Tawhid (تَوْحِيد) is the Islamic principle of absolute monotheism and the unity of God—the recognition that Allah alone is divine, without partner, peer, or equal, and that all existence flows from and returns to this singular reality. It is not merely intellectual assent but the lived realization that nothing deserves worship or ultimate allegiance except God, and that all apparent multiplicity participates in divine oneness.
Tawhid derives from the Arabic root w-ḥ-d (و-ح-د), meaning 'to unite' or 'to make one.' The verbal noun tawhid literally signifies 'the act of declaring oneness' or 'affirming unity,' and is rooted in the foundational Islamic declaration: Lā ilāha illā-llāh ('There is no god but God').
Henosis or Divine Simplicity — Christian contemplatives, especially Pseudo-Dionysius and Meister Eckhart, speak of union with the utterly transcendent, simple Godhead beyond all division—echoing tawhid's emphasis on God's radical oneness, though expressed through incarnational and Trinitarian theology.
Yichud (יִחוּד) or Shema — The recitation of Shema Yisrael ('Hear, O Israel, the Lord our God, the Lord is One') affirms monotheistic unity; Kabbalistic yichud denotes meditative unification of divine names, structurally parallel to tawhid's inward realization of oneness.
Brahman or Advaita — The non-dualistic recognition of ultimate reality as singular, indivisible Brahman resonates with tawhid's metaphysical assertion of oneness; differences lie in tawhid's theistic personalism versus Advaita's impersonal absolute.
Fana (فَنَاء) — The mystical annihilation of the separate self in awareness of God's oneness; tawhid provides the doctrinal framework within which fana unfolds as experiential realization.
The One (Hen) — Plotinus's non-personal, transcendent source of all reality parallels tawhid's metaphysical assertion of radical unity, though Islamic tawhid preserves divine personhood and will.
A seeker living tawhid learns to perceive the world through the lens of divine oneness: recognizing in each moment, each creature, each law of nature the singular creative will of God. This may unfold through contemplative prayer (dhikr), conscious intention to obey God's commands, or the Sufi path of progressively unveiling the veil between apparent multiplicity and underlying unity. Practically, it means allowing no rival allegiance—whether to ego, wealth, power, or ideology—to compete with absolute devotion to the One.
Is Tawhid just the belief that God exists?

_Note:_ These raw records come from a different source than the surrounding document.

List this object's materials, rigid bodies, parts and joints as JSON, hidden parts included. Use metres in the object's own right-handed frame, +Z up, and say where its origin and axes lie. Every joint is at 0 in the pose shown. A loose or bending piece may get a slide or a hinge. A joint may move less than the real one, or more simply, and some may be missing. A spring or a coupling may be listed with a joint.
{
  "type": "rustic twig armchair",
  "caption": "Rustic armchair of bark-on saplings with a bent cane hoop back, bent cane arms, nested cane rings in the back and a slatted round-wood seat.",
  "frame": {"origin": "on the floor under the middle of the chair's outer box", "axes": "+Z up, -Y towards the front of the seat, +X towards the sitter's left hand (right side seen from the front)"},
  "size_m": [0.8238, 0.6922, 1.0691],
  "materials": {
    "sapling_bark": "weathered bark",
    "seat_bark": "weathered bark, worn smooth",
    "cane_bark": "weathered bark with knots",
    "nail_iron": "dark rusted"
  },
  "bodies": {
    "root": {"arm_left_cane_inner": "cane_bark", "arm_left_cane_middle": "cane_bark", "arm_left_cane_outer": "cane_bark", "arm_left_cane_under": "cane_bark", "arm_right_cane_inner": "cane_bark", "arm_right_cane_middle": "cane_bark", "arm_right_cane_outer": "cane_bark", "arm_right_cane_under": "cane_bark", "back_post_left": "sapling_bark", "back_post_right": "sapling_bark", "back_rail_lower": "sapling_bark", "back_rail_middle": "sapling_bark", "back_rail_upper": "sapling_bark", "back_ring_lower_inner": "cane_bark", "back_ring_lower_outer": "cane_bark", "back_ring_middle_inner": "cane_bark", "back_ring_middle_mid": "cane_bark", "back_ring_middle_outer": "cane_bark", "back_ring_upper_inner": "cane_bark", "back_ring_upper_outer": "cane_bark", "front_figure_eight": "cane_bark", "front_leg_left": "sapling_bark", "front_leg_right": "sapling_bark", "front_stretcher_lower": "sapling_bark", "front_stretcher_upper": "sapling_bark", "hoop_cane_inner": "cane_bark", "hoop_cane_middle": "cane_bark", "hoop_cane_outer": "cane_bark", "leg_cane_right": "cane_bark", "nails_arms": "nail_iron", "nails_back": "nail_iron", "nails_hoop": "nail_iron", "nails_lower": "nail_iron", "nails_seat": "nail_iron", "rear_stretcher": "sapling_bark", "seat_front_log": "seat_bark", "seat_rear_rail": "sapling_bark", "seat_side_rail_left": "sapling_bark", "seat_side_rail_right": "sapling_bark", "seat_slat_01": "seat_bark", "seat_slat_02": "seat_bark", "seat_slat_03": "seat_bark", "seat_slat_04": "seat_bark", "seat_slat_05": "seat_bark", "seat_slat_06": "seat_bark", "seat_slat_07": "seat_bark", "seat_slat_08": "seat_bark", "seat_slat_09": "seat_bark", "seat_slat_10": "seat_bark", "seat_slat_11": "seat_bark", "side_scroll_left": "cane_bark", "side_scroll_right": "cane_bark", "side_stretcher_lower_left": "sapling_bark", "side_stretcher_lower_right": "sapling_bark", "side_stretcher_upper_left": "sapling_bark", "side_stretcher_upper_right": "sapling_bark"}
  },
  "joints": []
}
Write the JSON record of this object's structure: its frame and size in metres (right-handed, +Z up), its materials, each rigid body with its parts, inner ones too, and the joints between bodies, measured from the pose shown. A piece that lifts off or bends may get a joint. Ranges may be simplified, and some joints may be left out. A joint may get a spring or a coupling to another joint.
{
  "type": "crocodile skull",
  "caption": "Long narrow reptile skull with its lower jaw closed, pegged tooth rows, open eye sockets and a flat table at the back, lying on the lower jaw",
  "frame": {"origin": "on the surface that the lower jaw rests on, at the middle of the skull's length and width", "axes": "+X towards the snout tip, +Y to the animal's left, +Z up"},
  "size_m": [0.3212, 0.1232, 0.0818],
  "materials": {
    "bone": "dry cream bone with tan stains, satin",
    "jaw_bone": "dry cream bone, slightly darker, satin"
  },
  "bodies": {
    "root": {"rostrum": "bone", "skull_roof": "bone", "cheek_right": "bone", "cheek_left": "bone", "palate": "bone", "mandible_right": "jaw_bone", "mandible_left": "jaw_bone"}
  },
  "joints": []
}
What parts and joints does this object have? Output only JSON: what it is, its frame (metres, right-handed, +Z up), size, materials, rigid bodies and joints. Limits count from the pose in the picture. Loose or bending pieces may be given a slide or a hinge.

No. While affirming God's existence and uniqueness, tawhid goes deeper: it is a lived realization that God alone is truly real and deserving of worship, and that all else derives meaning only in relation to Him. It is transformation, not mere doctrine.
How does Tawhid relate to the Islamic Shahada?
The Shahada ('There is no god but God, and Muhammad is His messenger') is the verbal expression and gateway to tawhid. Shahada announces the truth; tawhid is the inner, experiential knowledge and heart-centered realization of that truth.
Can non-Muslims practice Tawhid?
Islamic theology teaches that tawhid—in its fullest Islamic form—requires submission to God as revealed through Muhammad and the Qur'an. However, the underlying metaphysical insight of divine oneness is recognized by many Islamic scholars as present wherever sincere monotheistic faith exists.